Pantheon’s project area is located further onshore from previous coastal discoveries such as BP’s Prudhoe Bay (estimated to have some 33 billion barrels of oil in place) and Kuparuk/West Sak (14 billion barrels OIP).
As the drill-bit began turning in the Alkaid-2 well, technical director Bob Rosenthal highlighted that the AIM-quoted explorer had already ‘discovered a lot of oil’ so far in its project area.
To date the oil-in-place volume is estimated at 23 billion barrels, with 2.3 billion of those presently deemed as potentially recoverable.
Successfully testing reservoirs at greater depth, in this location, is likely to increase the known scale of the resource, according to WH Ireland’s oil and gas analyst Brendan Long.
Long, who pitches his ‘fair value’ estimate for Pantheon at some 208p (versus today’s price of 89p), also points to other important aspects of Alkaid.
Pantheon’s successful Alaskan wells to date have all been vertical test wells, designed to confirm the presence of hydrocarbons and gather valuable data, but any future development of the fields will comprise horizontal production wells.
Chief executive Jay Cheatham (second from right) ‘We have collected enough data to confirm our expectations that we have discovered, and now appraised, an extensive resource which we believe meets or exceeds our pre-drill estimates’
Alkaid will be Pantheon’s first to go horizontal. Wells drilled this way massively increase the surface area to which the well bore is exposed and, as a result, mean much higher volumes of oil can be produced.
Alkaid-1, Pantheon’s first vertical discovery well in Alaska, was drilled in 2015 and flowed around 100 barrels a day during a 2019 test.
That would look a long way removed from the near £700million valuation currently seen in the market but the company’s point of view has always been clear.
‘Pantheon is on the path to unlocking an enormous basin play,’ Rosenthal said in March.
‘It has an opportunity to develop a number of large, discreet oil accumulations in an established oil province adjoining export infrastructure, which we believe is unique.’
Jay Cheatham, chief executive, added: ‘We have collected enough data to confirm our expectations that we have discovered, and now appraised, an extensive resource which we believe meets or exceeds our pre-drill estimates.’
Higher volume production statistics from a horizontal well like Alkaid-2 will be undeniable, and, of course, will go a long way to shoring up the commercial case for developing oil fields across Pantheon’s acreage in Alaska.
In a recent note, WH Ireland described the previous drill campaign as ‘unambiguously positive’ and called the Lower Basin Floor Fan (seen in an earlier well called Theta West) as a ‘giant elephant.’
This is the basis of Long’s 208p fair value estimate and suggesting more than 100 per cent upside.
Alkaid-2, meanwhile, is ‘a baby elephant’ according to Long, adding it is not, in his opinion, a make or break well.
‘In our opinion, there is zero chance that any result at Alkaid would reduce our enthusiasm for the main prize, the Lower Basin Floor Fan of the Theta West structure.

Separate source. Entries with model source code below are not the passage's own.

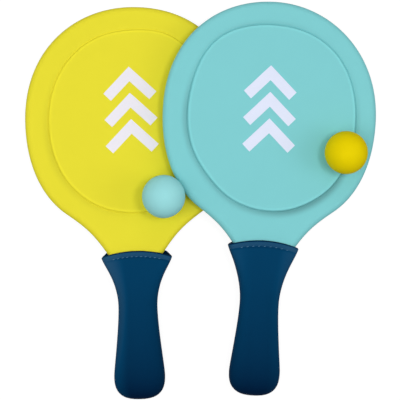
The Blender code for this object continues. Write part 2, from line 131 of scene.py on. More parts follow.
def spots(start, place, scale, detail=2.0, roughness=0.5):
    """Soft random spots from 0 to 1, so many to the metre."""
    return start.node("ShaderNodeTexNoise", {}, {
        "Vector": place, "Scale": scale, "Detail": detail, "Roughness": roughness})


def blend_colors(start, share, first, second):
    """Two colours, plain or wired, mixed by a share from 0 to 1."""
    first, second = (value if isinstance(value, Wire) else (*value, 1.0)
                     for value in (first, second))
    return start.node(
        "ShaderNodeMix", {"data_type": "RGBA"}, {0: share, 6: first, 7: second}, 2)


def bump(start, height, strength, distance):
    """A normal from a height of 0 to 1 that stands for so many metres."""
    return start.node("ShaderNodeBump", {}, {
        "Height": height, "Strength": strength, "Distance": distance})


def wood_finish(name, pale, dark):
    material, start, shader = new_finish(name)
    place = start.node("ShaderNodeTexCoord", {}, {}, "Object")
    along = start.node("ShaderNodeMapping", {}, {
        "Vector": place, "Scale": (GRAIN_ACROSS, GRAIN_ALONG, GRAIN_ACROSS)})
    grain = spots(start, along, 1.0, detail=5.0, roughness=0.6)
    cloudy = spots(start, place, WOOD_CLOUDS)
    feed(shader, Base_Color=blend_colors(start, grain * 0.8 + cloudy * 0.2, pale, dark),
         Roughness=0.62 - grain * 0.12,
         Normal=bump(start, grain, 0.4, GRAIN_DEPTH))
    return material


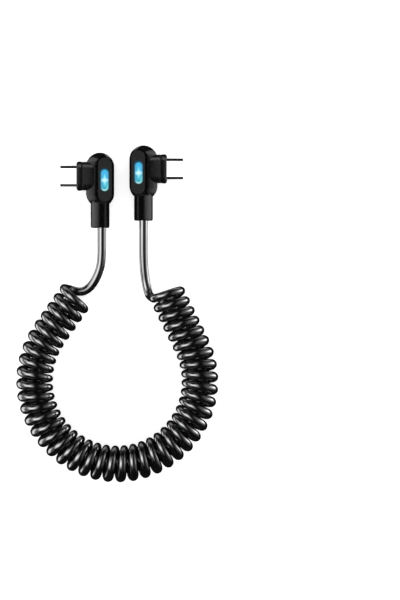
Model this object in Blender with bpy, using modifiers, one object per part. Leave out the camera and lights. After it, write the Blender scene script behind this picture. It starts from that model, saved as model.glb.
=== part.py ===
"""A coiled cable with an angled plug at each end, lying on a flat surface.

Sizes are in metres, with +Z up. The origin is on the surface, midway between
the two plugs. +X runs across the pair, and +Y from the coil towards them.
The left plug points along -X, the right one along +X, its mirror image.
"""

import math

import bmesh
import bpy
from mathutils import Vector

COLLECTION_NAME = "coiled_usb_c_cable"

# Clearances
FIT_GAP = 0.0003
INSERT_GAP = 0.0001

# Where the two plugs lie
PLUG_SPREAD = 0.01735
PLUG_STEP = 0.0029
SIDES = {"left": -1, "right": 1}

# Housing: a slot-shaped body whose wall leans in to a smaller flat face
HEAD_WIDTH = 0.0112
HEAD_LENGTH = 0.0218
HEAD_THICKNESS = 0.0080
HEAD_BAND = 0.0012
HEAD_EDGE_RADIUS = 0.0004
FACE_WIDTH = 0.0064
FACE_LENGTH = 0.0186
FACE_SHIFT = 0.0019

# Light window let into the upper face
LENS_WIDTH = 0.0037
LENS_LENGTH = 0.0092
LENS_THICKNESS = 0.0010
LENS_EDGE_RADIUS = 0.0002

# Base of the plug, which comes out of the side of the housing, above its middle
PLUG_RISE = 0.0017
BASE_HEIGHT = 0.0112
BASE_THICKNESS = 0.0060
BASE_CORNER = 0.0022
BASE_REACH = 0.0038
BASE_ROOT = 0.0037
LIP_LENGTH = 0.0020
LIP_EDGE_RADIUS = 0.0004
GROOVE_WIDTH = 0.0004
GROOVE_DEPTH = 0.0002

# Metal shell of the plug and the block of contacts in it
SHELL_WIDTH = 0.00834
SHELL_THICKNESS = 0.00256
SHELL_WALL = 0.0003
SHELL_REACH = 0.0065
SHELL_ROOT = 0.0020
BLOCK_SETBACK = 0.0009
SLOT_WIDTH = 0.0067
SLOT_THICKNESS = 0.0008
SLOT_DEPTH = 0.0048

# Strain relief below the housing
RELIEF_DIAMETER = 0.0075
RELIEF_LENGTH = 0.0094
RELIEF_EDGE_RADIUS = 0.0005

# Cord and its coil
CORD_DIAMETER = 0.0034
COIL_DIAMETER = 0.0148
LOOP_RADIUS = 0.0330
LOOP_CENTRE = Vector((-0.0017, -0.0778))
RIGHT_ARC_END = math.radians(26)
LEFT_ARC_END = math.radians(-215)
RIGHT_RUN = 0.0246
LEFT_RUN = 0.0203

# Routes of the two uncoiled ends, from the strain relief to the coil.
# The cord leaves the left strain relief a little off its middle.
LEFT_EXIT_SHIFT = 0.0007
LEFT_ROUTE = [
    (-0.00800, -0.0214, 0.00390),
    (-0.00805, -0.0270, 0.00370),
    (-0.00850, -0.0316, 0.00335),
    (-0.00975, -0.0354, 0.00285),
    (-0.01155, -0.0387, 0.00235),
    (-0.01345, -0.0408, 0.00200),
]
RIGHT_ROUTE = [
    (0.00865, -0.0200, 0.00370),
    (0.00866, -0.0270, 0.00310),
    (0.00895, -0.0334, 0.00245),
    (0.00975, -0.0392, 0.00200),
]
# Where each end reaches the coil: across its end face, above its middle, off it
LEFT_JOIN = (-0.0014, -0.0055, 0.0007)
RIGHT_JOIN = (-0.0061, -0.0044, 0.0005)

# Fineness
CORNER_STEPS = 8
BEVEL_STEPS = 2
TURN_STEPS = 32
COIL_STEP = 0.0045
CORD_STEP = 2 * CORD_DIAMETER
CURVE_STEPS = 24
CORD_SIDES = 2
COIL_SIDES = 6
WELD_DISTANCE = 0.00001
CUT_MARGIN = 0.001

# Sizes that follow from the ones above
FACE_TOP = HEAD_THICKNESS / 2
NECK_RADIUS = HEAD_WIDTH / 2
NECK_DROP = math.sqrt(NECK_RADIUS ** 2 - (RELIEF_DIAMETER / 2) ** 2)
HEAD_END = HEAD_LENGTH / 2 - NECK_RADIUS + NECK_DROP
RELIEF_END = HEAD_END + FIT_GAP + RELIEF_LENGTH
BASE_FRONT = HEAD_WIDTH / 2 + BASE_REACH
BASE_BACK = HEAD_WIDTH / 2 - BASE_ROOT
HEAD_CENTRE_Y = (RELIEF_END - HEAD_LENGTH / 2) / 2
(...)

‘For us, we are most interested in gaining an understanding of the reservoir’s flow behaviour over time.
‘If that behaviour is encouraging, we have confidence that both initial production rates and expected ultimate recoveries per well can be scaled up over time by drilling longer wells and fracking them more intensely.’
Many of the UK’s small-cap investors, meanwhile, were likely introduced to Alaska’s North Slope via 88 Energy.
The exploration company has had an acreage position in Alaska since 2015 and has at different times garnered an awful lot of attention and speculation with its exploits.
It has drilled a number of wells and has progressed its own acreage, albeit thus far its results have been less ‘unambiguously positive’ than Pantheon’s, to borrow WH Ireland’s phrasing.
While 88 Energy continues to progress its other exploration interest in the region (across its Project Icewine, Project Peregrine, the Umiat and Yukon projects), right now the activity of its neighbour is the most impactful catalyst for the company.
According to 88 Energy this is more than an exercise in ‘nearology’ though.
Studies commissioned by the company have determined that geologies observed by Pantheon, in its wells, crossover into a section of the Icewine territory.
This desktop work is intended to culminate in a data package to support a farm-out process, which the company hopes will bring in a new partner and funding for future exploration.
88 Energy (shares priced at 0.55p) says it wants to drill a well to test these targets in 2023.
Such is the timeline 88 Energy shares are likely to follow the near-term fortunes of Pantheon and therefore its investors will keep a very close eye on the well programme.